● EXERCISE DETAILS
Locate and copy all lines bearing the word "manifold".

[Modeling code records]
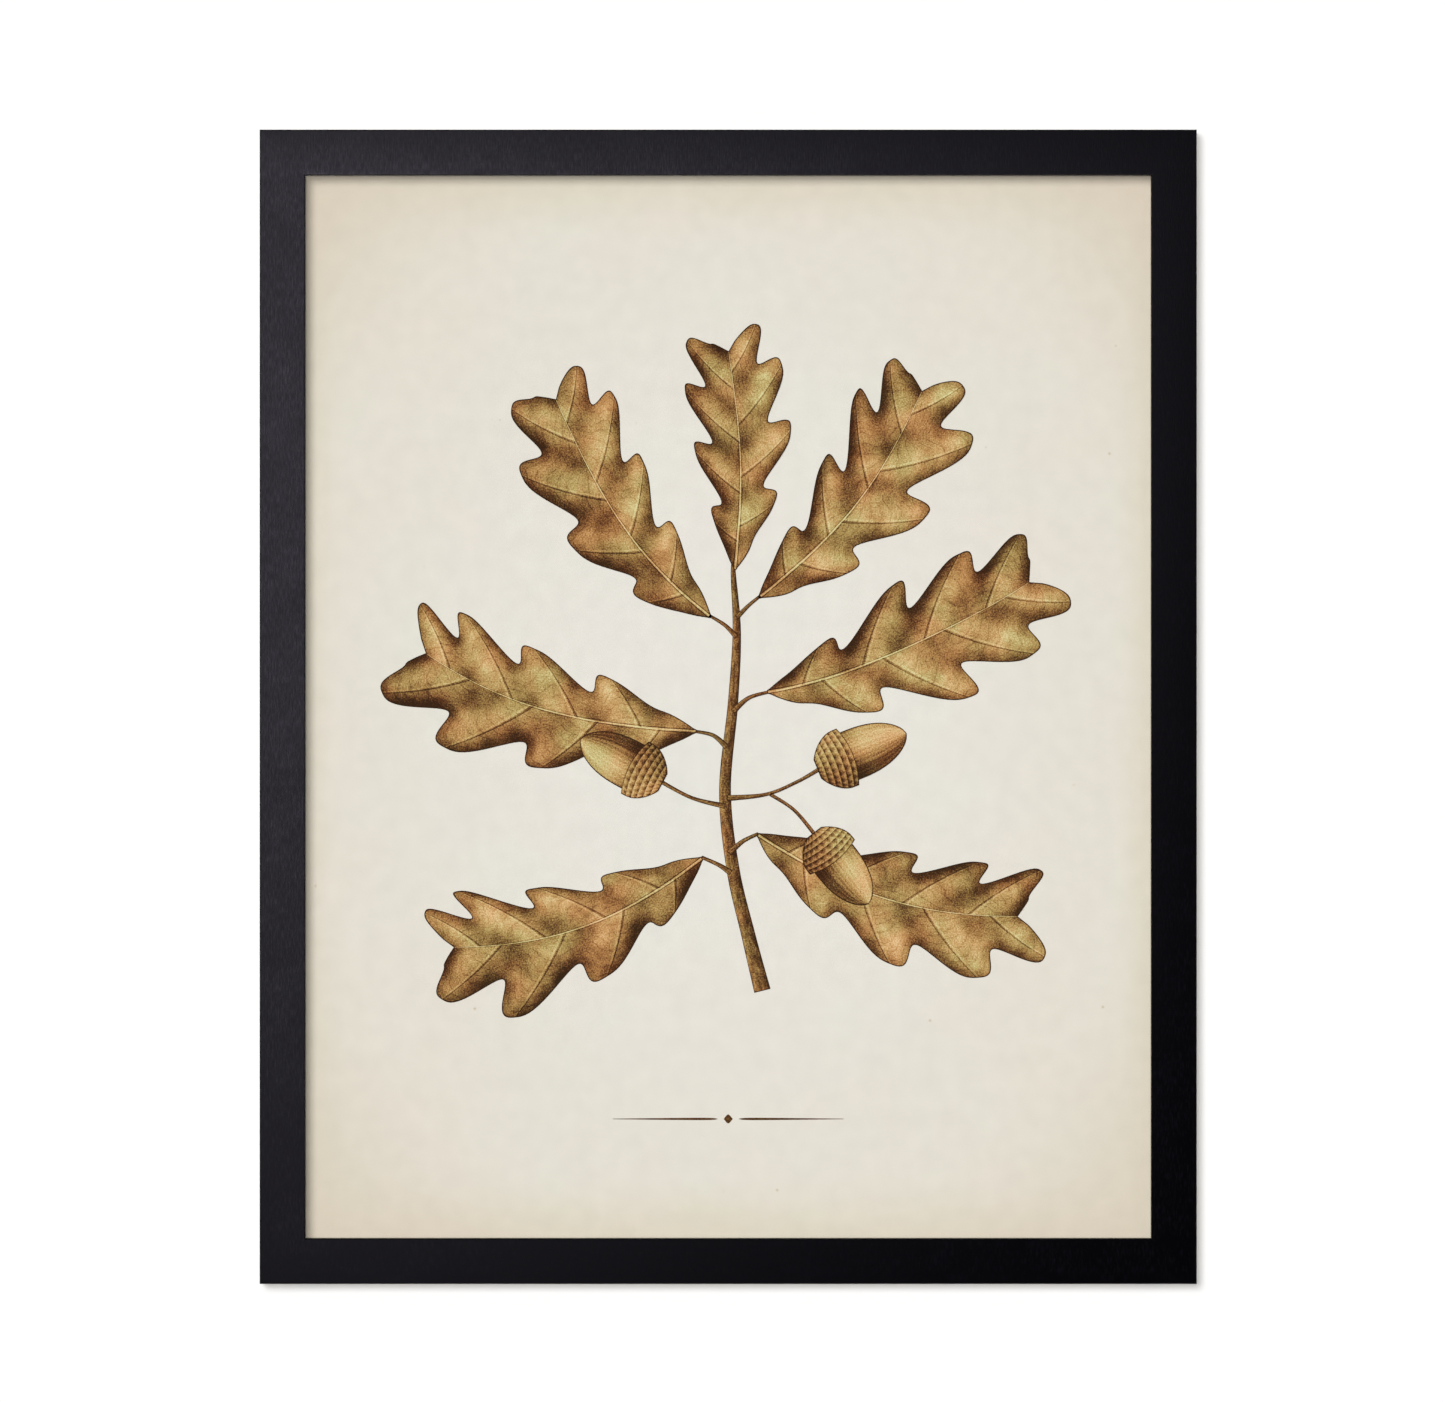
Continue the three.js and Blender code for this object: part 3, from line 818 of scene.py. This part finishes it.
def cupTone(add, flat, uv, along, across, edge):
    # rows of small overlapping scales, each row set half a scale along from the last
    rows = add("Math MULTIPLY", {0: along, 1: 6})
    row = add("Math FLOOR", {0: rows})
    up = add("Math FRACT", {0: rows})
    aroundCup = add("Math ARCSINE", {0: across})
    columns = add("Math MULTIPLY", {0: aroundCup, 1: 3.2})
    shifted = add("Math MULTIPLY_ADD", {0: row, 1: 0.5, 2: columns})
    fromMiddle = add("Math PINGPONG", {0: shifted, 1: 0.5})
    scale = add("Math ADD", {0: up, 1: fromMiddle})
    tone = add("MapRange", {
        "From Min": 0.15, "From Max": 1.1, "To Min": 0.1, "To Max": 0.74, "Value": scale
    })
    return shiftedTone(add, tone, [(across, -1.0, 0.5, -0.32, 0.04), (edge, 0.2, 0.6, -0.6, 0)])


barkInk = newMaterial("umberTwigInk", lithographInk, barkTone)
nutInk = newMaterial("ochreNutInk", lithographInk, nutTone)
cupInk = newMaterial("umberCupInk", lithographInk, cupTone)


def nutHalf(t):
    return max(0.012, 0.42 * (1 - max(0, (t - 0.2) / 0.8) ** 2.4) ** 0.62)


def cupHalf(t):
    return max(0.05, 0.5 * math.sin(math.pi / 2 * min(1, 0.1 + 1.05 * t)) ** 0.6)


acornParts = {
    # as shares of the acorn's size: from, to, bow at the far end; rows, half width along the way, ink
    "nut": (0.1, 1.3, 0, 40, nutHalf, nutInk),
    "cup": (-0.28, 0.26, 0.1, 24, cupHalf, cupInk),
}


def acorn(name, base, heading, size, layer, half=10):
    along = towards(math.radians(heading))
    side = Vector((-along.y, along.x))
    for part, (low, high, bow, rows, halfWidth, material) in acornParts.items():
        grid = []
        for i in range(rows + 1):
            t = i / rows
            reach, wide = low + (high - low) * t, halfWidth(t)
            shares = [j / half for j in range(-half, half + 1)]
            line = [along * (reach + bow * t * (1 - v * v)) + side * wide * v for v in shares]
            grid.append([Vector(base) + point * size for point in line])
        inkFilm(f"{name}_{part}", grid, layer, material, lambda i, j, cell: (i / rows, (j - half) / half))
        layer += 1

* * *

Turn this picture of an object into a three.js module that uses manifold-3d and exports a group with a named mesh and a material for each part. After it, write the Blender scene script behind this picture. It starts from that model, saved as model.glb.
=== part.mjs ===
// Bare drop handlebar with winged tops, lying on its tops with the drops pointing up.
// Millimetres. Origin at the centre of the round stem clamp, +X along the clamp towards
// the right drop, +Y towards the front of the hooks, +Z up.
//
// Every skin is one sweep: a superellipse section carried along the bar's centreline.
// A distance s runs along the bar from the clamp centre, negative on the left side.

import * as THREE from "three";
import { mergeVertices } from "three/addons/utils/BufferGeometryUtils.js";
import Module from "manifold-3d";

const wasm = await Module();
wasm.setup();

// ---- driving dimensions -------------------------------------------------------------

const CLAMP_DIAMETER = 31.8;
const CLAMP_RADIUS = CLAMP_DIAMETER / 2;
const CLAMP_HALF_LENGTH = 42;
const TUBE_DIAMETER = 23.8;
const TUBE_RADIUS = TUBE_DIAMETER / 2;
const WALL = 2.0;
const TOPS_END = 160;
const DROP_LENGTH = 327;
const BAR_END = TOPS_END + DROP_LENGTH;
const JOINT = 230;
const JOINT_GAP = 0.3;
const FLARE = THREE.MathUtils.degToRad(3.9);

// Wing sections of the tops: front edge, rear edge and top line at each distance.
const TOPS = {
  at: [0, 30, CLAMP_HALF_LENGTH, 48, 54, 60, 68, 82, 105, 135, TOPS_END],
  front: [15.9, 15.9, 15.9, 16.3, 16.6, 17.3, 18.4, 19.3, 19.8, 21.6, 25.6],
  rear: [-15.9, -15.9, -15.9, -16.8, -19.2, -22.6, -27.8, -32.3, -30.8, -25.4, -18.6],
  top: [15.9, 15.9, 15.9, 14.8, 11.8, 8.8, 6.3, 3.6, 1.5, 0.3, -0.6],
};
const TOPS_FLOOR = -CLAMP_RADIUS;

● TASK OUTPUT
Turn this picture of an object into a three.js module that uses manifold-3d and exports a group with a named mesh and a material for each part. After it, write the Blender scene script behind this picture. It starts from that model, saved as model.glb.
import Module from "manifold-3d";